Por MARTÍN LORENZO PAREDES APARICIO /
Hay algo en esta ciudad, que hace que siempre quieras permanecer en ella, a pesar de la desesperanza perpetua en la que vive.
Desde el monte de Santa Catalina, cuando la miras y descubres el crepúsculo con su tono de naranjas, sabes que es parecida a otra ciudad que Marsé convirtió en mito, en su libro Últimas tardes con Teresa. Solamente le faltaría la luz azul del Mediterráneo.
El jaenés, a veces, sueña que el milagro se produce y la ciudad ocupa un lugar preeminente entre sus hermanas andaluzas.

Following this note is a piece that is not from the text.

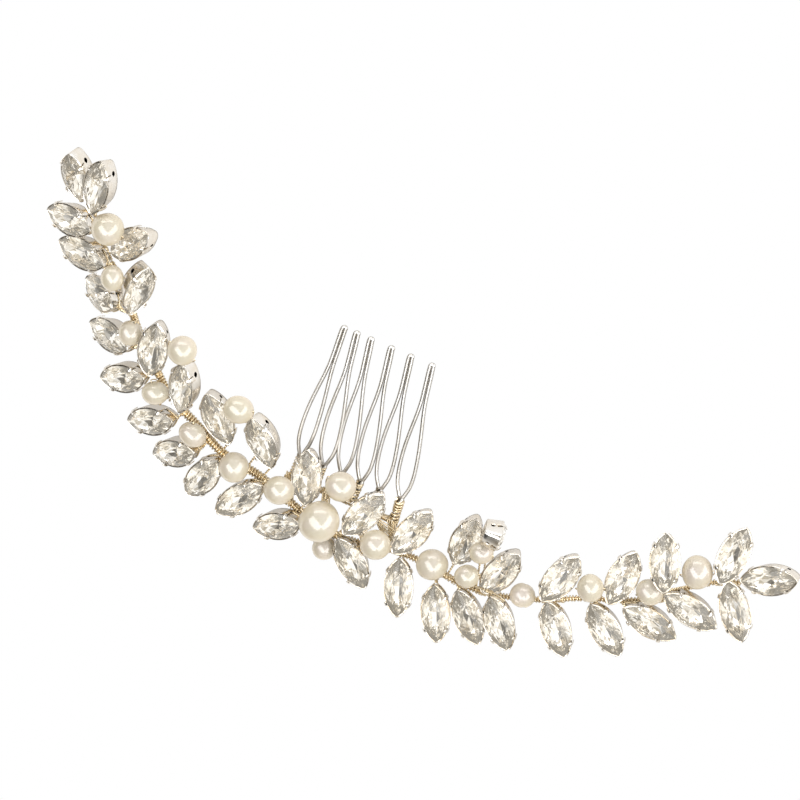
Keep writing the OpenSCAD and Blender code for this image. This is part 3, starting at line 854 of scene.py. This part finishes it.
# %% Stem
STEM_THICK = [0.38, 0.5, 0.66, 0.84, 0.86, 0.76, 0.6, 0.48, 0.42, 0.4, 0.36]
STEM_RINGS = 400
BINDING_R, BINDING_PITCH, BINDING_PROUD = 0.24, 0.8, 0.8
core_r = np.interp(np.linspace(0, 1, STEM_RINGS), np.linspace(0, 1, len(STEM_THICK)), STEM_THICK)
core = tube(evenly(stem_line, STEM_RINGS), core_r, sides=10)
coil, outward = wound(stem_line, core_r + BINDING_R * BINDING_PROUD, BINDING_PITCH, wobble=0.09, seed=4)
binding = tube(coil, BINDING_R, sides=5, across=outward)
# The core wears the darker gold: painted shade between the binding's turns.
add_piece("stem_core", core, [shaded], ["stem"], crease=60)
add_piece("stem_binding", binding, [gold], ["stem"], crease=80)

# %% Stalks
# Where each leaf's stalk leaves the stem, as a station of the route.
LEAF_ROOTS = [0.05, 0.2, 0.75, 1.47, 1.1, 2.85, 2.65, 3.45, 4.2, 4.25, 5.4, 5.5, 6.95,
              6.5, 7.0, 8.1, 8.45, 9.75, 9.3, 10.35, 10.5, 12.15, 11.95, 13.3, 13.5, 14.5,
              14.5, 13.85, 13.3, 16.1, 16.45, 17.25, 17.7, 20.1, 18.05, 19.0, 20.5, 21.0, 20.65]
WIRE_DROP, WIRE_SHORT = 0.6 * CUP_H, 0.2
WALL_IN = LEAN * 2 * SETTING_R / SETTING_L * WIRE_DROP
HOLD = np.array([-SETTING_L / 2 + WALL_IN - WIRE_SHORT, 0, -WIRE_DROP])
STRAND_R, THREAD_R = 0.15, 0.14
TWIST_R, TWIST_PITCH = 0.16, 1.5
# No stalk runs this way, so a cross product with it gives a direction across any stalk.
ASKEW = [0.31, 0.2, 0.93]


def twisted_pair(places):
    """Two strands round a line through the places, half a turn apart."""
    line = evenly(smooth_line(places, steps=6), 12)
    across = np.cross(line[-1] - line[0], ASKEW)
    coils = [wound(line, TWIST_R, TWIST_PITCH, phase, across=across, per_turn=12) for phase in (0, np.pi)]
    return joined([tube(coil, STRAND_R, sides=6, across=out) for coil, out in coils])


holds = [on_leaf(HOLD[None], leaf)[0] for leaf in leaves]
stalks = [twisted_pair([stem_at(root), hold]) for root, hold in zip(LEAF_ROOTS, holds)]
add_piece("crystal_stalks", joined(stalks), [gold], ["stem"], crease=60)

# %% Knots where a stalk leaves the stem and where it meets its setting
KNOT_HALF, KNOT_R, KNOT_PITCH = 0.13, 0.86, 0.42
COLLAR_LONG, COLLAR_R, COLLAR_OVER = 1.7, 0.42, 0.1
LONG_STALK = 1.5 * COLLAR_LONG


def knot(station, seed):
    """A few loose turns round the stem, either side of a station."""
    rng = np.random.default_rng(seed)
    half = KNOT_HALF * rng.uniform(0.8, 1.3)
    line = np.array([stem_at(station + share * half) for share in np.linspace(-1, 1, 7)])
    coil, out = wound(line, KNOT_R, KNOT_PITCH, rng.uniform(0, 6), per_turn=12, wobble=0.3, seed=seed)
    return tube(coil, STRAND_R, sides=5, across=out)


def collar(start, end, seed):
    """Turns round the last stretch of a stalk."""
    way = unit(end - start)
    line = evenly(np.array([end - COLLAR_LONG * way, end + COLLAR_OVER * way]), 6)
    coil, out = wound(line, COLLAR_R, KNOT_PITCH, seed, across=np.cross(way, ASKEW), wobble=0.2, seed=seed)
    return tube(coil, THREAD_R, sides=5, across=out)


knots = [knot(root, seed) for seed, root in enumerate(LEAF_ROOTS)]
for seed, (root, hold) in enumerate(zip(LEAF_ROOTS, holds)):
    if np.linalg.norm(hold - stem_at(root)) > LONG_STALK:
        knots.append(collar(stem_at(root), hold, seed))
add_piece("knots", joined(knots), [gold], ["stem"], crease=60)

# %% Threads through the settings and the pearls
THREAD_LEAD, THREAD_TURN, THREAD_IN = 0.6, 0.3, 0.92
PEARL_TIE, PEARL_IN = 0.3, 1.02
HUG_GAP, HUG_START, HUG_END = 0.03, 0.12, np.pi / 2 - 0.22
# Two pearls stand far out. Their wires pass behind the leaf beside them: pearl and leaf, from the left.
BEHIND = {4: 8, 6: 15}
BEHIND_DROP = CUP_H + 1.2


def wall_at(x, z):
    """How far the outside of a setting's wall is from its long axis."""
    r, off = SETTING_R + z * LEAN, SETTING_R - SETTING_W / 2
    return fuller(x, np.sqrt(r**2 - x**2) - off, 2 * np.sqrt(r**2 - off**2), 2 * (r - off))


def hole_thread(leaf):
    """From the hold point along the wall, through the two inner thread holes, and back."""
    x = np.linspace(HOLD[0] + THREAD_LEAD, -HOLE_PLACE - THREAD_TURN, 4)
    beside = np.column_stack([x, wall_at(x, HOLE_DROP) + THREAD_R, np.full(4, HOLE_DROP)])
    through = wall_at(HOLE_PLACE, HOLE_DROP) * np.linspace(THREAD_IN, -THREAD_IN, 4)
    across = np.column_stack([np.full(4, -HOLE_PLACE), through, np.full(4, HOLE_DROP)])
    loop = np.concatenate([[HOLD], beside, across, beside[::-1] * [1, -1, 1], [HOLD]])
    return tube(on_leaf(smooth_line(loop, steps=4), leaf), THREAD_R, sides=6, across=leaf[1][:, 2])


def pearl_thread(middle, radius, root):
    """From the underside round one end of the bore, through it, and back round the other end."""
    bore, down = bore_of(middle, root), unit(root - middle)
    a = np.linspace(HUG_START, HUG_END, 5)[:, None]
    hug = (radius + THREAD_R + HUG_GAP) * (np.cos(a) * down + np.sin(a) * bore)
    inside = np.linspace(PEARL_IN, -PEARL_IN, 5)[:, None] * radius * bore
    other = hug[::-1] - 2 * (hug[::-1] @ bore)[:, None] * bore
    tied = down[None] * (radius + PEARL_TIE)
    line = middle + np.concatenate([tied, hug, inside, other, tied])
    return tube(smooth_line(line, steps=4), THREAD_R, sides=6, across=np.cross(bore, down))


threads = [hole_thread(leaf) for leaf in leaves]
for balls in pearls.values():
    for middle, radius, root in balls:
        order = from_left.index(middle[0])
        places = [root, middle + unit(root - middle) * (radius + PEARL_TIE)]
        if order in BEHIND:
            origin, axes = leaves[BEHIND[order]]
            places.insert(1, origin - BEHIND_DROP * axes[:, 2])
        threads.append(twisted_pair(places))
        threads.append(pearl_thread(middle, radius, root))
add_piece("threads", joined(threads), [gold], ["stem"], crease=60)

# %% [markdown]
# ## The comb
# The comb is one kind of silver wire. Each tooth is a hairpin: two legs from the bar
# that bow out, run together and turn in a narrow tip. Below the loop the legs are
# twisted into a neck. Gold wire is wound round the bar and each neck, lashes the bar
# to the stem, and fans out in loose strands from the bar's right end. Wire that is
# wound by hand never lies quite even, so its turns get small seeded shifts.

# %% Teeth
TEETH, TOOTH_PITCH, TOOTH_L, NECK_L = 6, 5.4, 43.0, 7.0
TOOTH_D, BAR_D, WIRE_FIT = 0.95, 1.8, 0.12
BAR_R = TOOTH_D * 0.7
BAR_Z = BAR_D / 2 + WIRE_FIT
BAR_HALF = (TEETH - 1) / 2 * TOOTH_PITCH + BAR_D
NECK_OVER, NECK_TWIST = 0.3, 5.2
# For each tooth: the root's and the tip's shift in pitches, and how wide its right leg bows.
TOOTH_BENDS = [(0.0, -0.04, 0.75), (0.15, -0.08, 1.05), (0.05, -0.14, 1.0),
               (0.0, 0.0, 1.0), (-0.05, 0.0, 1.0), (0.0, -0.02, 1.0)]
TIP_LEAN = (-0.95, -0.15, 0.05)
# Share of the length from neck to tip, and how far out the left and the right leg are there.
LOOP_SHAPE = np.array([
    [0.0, 0.08, 0.08], [0.04, 0.2, 0.18], [0.1, 0.33, 0.3], [0.2, 0.4, 0.36],
    [0.35, 0.38, 0.33], [0.5, 0.27, 0.24], [0.62, 0.16, 0.15], [0.72, 0.1, 0.1],
    [0.82, 0.09, 0.09], [0.92, 0.09, 0.09], [0.98, 0.08, 0.08], [1.0, 0.03, 0.03]])


def tooth_root(i):
    """Where a tooth stands on the bar, in mm from the bar's middle."""
    return TOOTH_PITCH * (i - (TEETH - 1) / 2 + TOOTH_BENDS[i][0])


def tooth_leg(i, side):
    """Share by share of the length: the tooth's middle line plus or minus the loop's width."""
    place = i - (TEETH - 1) / 2
    tip = place + TIP_LEAN[0] + TIP_LEAN[1] * place + TIP_LEAN[2] * place**2 + TOOTH_BENDS[i][1]
    share, left, right_out = LOOP_SHAPE.T
    wide = -left if side < 0 else np.maximum(LOOP_SHAPE[0, 2], right_out * TOOTH_BENDS[i][2])
    root = tooth_root(i) / TOOTH_PITCH
    x = TOOTH_PITCH * (root + (tip - root) * share + wide)
    y = NECK_L + (TOOTH_L - NECK_L) * share
    return np.stack([x, y, BAR_Z + (TOOTH_D / 2 - BAR_Z) * share], axis=1)


teeth = []
for i in range(TEETH):
    corners = np.concatenate([tooth_leg(i, -1), tooth_leg(i, 1)[::-1]])
    teeth.append(tube(smooth_line(corners, steps=5), TOOTH_D / 2, sides=12))
    start, end = [tooth_root(i), 0, BAR_Z], [tooth_root(i), NECK_L + NECK_OVER, BAR_Z]
    neck_line = evenly(np.array([start, end]), 10)
    for phase in (0, np.pi):
        coil, out = wound(neck_line, TOOTH_D / 2, NECK_TWIST, phase, per_turn=16)
        teeth.append(tube(coil, TOOTH_D / 2, sides=10, across=out))
bar_line = np.array([[-BAR_HALF, 0, BAR_Z], [BAR_HALF, 0, BAR_Z]])
teeth.append(tube(evenly(bar_line, 40), BAR_R, sides=14))
add_piece("comb_teeth", joined(teeth), [silver], ["comb"], crease=60)

# %% Binding on the comb
BAR_WINDING_OUT, BAR_WINDING_PITCH = 0.12, 0.36
NECK_PITCH, NECK_FROM, NECK_TO = 0.88, 0.6, NECK_L - 0.4
# For each neck's winding: its low end's shift, its lift, its radius in wires, and its wire's radius.
NECK_WINDINGS = [(0.0, 0.2, 0.9, 0.25)] * (TEETH - 1) + [(0.6, 0.4, 1.05, 0.3)]

coil, out = wound(evenly(bar_line, 60), BAR_R + BAR_WINDING_OUT, BAR_WINDING_PITCH, wobble=0.08, seed=9)
bindings = [tube(coil, STRAND_R, sides=6, across=out)]
for i, (shift, lift, wires, wire_r) in enumerate(NECK_WINDINGS):
    neck_line = np.array([[tooth_root(i) + shift, NECK_FROM, BAR_Z + lift],
                          [tooth_root(i), NECK_TO, BAR_Z + lift]])
    coil, out = wound(evenly(neck_line, 20), TOOTH_D * wires, NECK_PITCH, wobble=0.12, per_turn=16,
                      seed=20 + i)
    bindings.append(tube(coil, wire_r, sides=8, across=out))
add_piece("comb_binding", joined(bindings), [gold], ["comb"], crease=80)

# %% Lashings between comb and stem
# Each lashing's station on the stem, and its place on the bar as a share of the bar's half.
TIES = [(9.0, -0.9), (10.1, -0.25), (11.2, 0.35), (12.0, 0.9)]
LASHES, LASH_STEP, LASH_ONWARD, LASH_LOOSE = 5, 0.42, 0.1, 0.06
LASH_BAR_R, LASH_STEM_R, LASH_SPREAD = 1.05, 1.0, 1.3
LOWEST_WIRE = 0.22
FAN, FAN_R, FAN_LOOSE, FAN_SEED = range(-1, 5), 0.2, 0.05, 61


def lashing(station, share, seed):
    """Turns of wire round both the bar and the stem: a long ring, moved along a little each turn."""
    rng = np.random.default_rng(seed)
    on_stem, on_bar = stem_at(station), np.array([share * BAR_HALF, 0, BAR_Z])
    way = unit(on_stem - on_bar)
    face = unit(np.cross(way, [1, 0, 0]))
    a = np.linspace(0.5, 1.5, 7)[:, None] * np.pi
    half_turn = np.cos(a) * way + np.sin(a) * face
    rings = []
    for lash in range(LASHES):
        shift = np.array([1, 0, 0]) * (lash - LASHES / 2) * LASH_STEP
        low = on_bar + shift + LASH_BAR_R * half_turn
        high = on_stem + shift * LASH_SPREAD - LASH_STEM_R * half_turn
        loop = np.concatenate([low, high, low[:1] + shift * LASH_ONWARD])
        loop += rng.normal(0, LASH_LOOSE, loop.shape)
        loop[:, 2] = np.maximum(loop[:, 2], LOWEST_WIRE)
        rings.append(tube(smooth_line(loop, steps=4), THREAD_R, sides=6, across=np.cross(way, face)))
    return joined(rings)


def fan_strand(n):
    """One loose wire of the fan between the bar's right end and the stem: a line through five places."""
    rng = np.random.default_rng(FAN_SEED + n)
    places = np.array([[9.6 - 0.1 * n, 0.0, 2.1], [11.0 + 0.2 * n, -0.7 - 0.5 * n, 2.7],
                       [14.2 + 0.1 * n, -1.5 - 0.62 * n, 3.3], [17.5, -3.0 - 0.6 * n, 3.3],
                       [20.5, -6.2, 3.3]])
    places += rng.normal(0, FAN_LOOSE, places.shape)
    return tube(evenly(smooth_line(places, steps=6), 24), FAN_R, sides=8)


lashings = [lashing(station, share, 30 + n) for n, (station, share) in enumerate(TIES)]
lashings += [fan_strand(n) for n in FAN]
add_piece("lashings", joined(lashings), [gold], ["stem"], crease=60)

Sueña, también, con una hermosa utopía, aquella que convoca la unión y el afecto entre todos los vecinos.
El hombre y la mujer de Jaén viven atrincherados en la cuestión ideológica, y no son capaces de brindar soluciones y tenderse la mano como verdaderos hermanos.
La falta de asociacionismo civil y cultural es una de sus principales cargas. Es una ilusión fallida la convocatoria de una mesa en la que se sienten organizaciones con diferentes propuestas, pero con los mismos fines.
Dentro de sus parroquias, de sus barrios, de sus distritos, las divisiones son grandes espinas.
Divisiones dirigidas por intereses personales basados fundamentalmente en luchas de egos. Estos reyezuelos de sus imaginadas taifas impiden que la cuestión tenga un final feliz.
Por lo que el poder político, como siempre, acaba frotándose las manos, teniéndolas cada vez más gastadas.
Sin embargo, como digo al principio del texto, no quieres abandonarla. Te emocionas con sus otoños de tardes amarillas cuando el sol cae por Jabalcuz. O, cuando, paseas por la Carrera de Jesús, la calle más bonita de Jaén, en busca del hombre más bueno del mundo, que ya está cansado de soportarnos.
Jaén, ciudad de estrechuras eternas, de cuestas empinadas. Pueblo de poetas y pintores que, solamente, se cantan y se pintan a ellos mismos.
De monumentos que se perdieron en el laberinto de la especulación.
¡Jaén, a pesar de todo, siempre seguiré queriéndote! Aunque me deje un regusto añejo.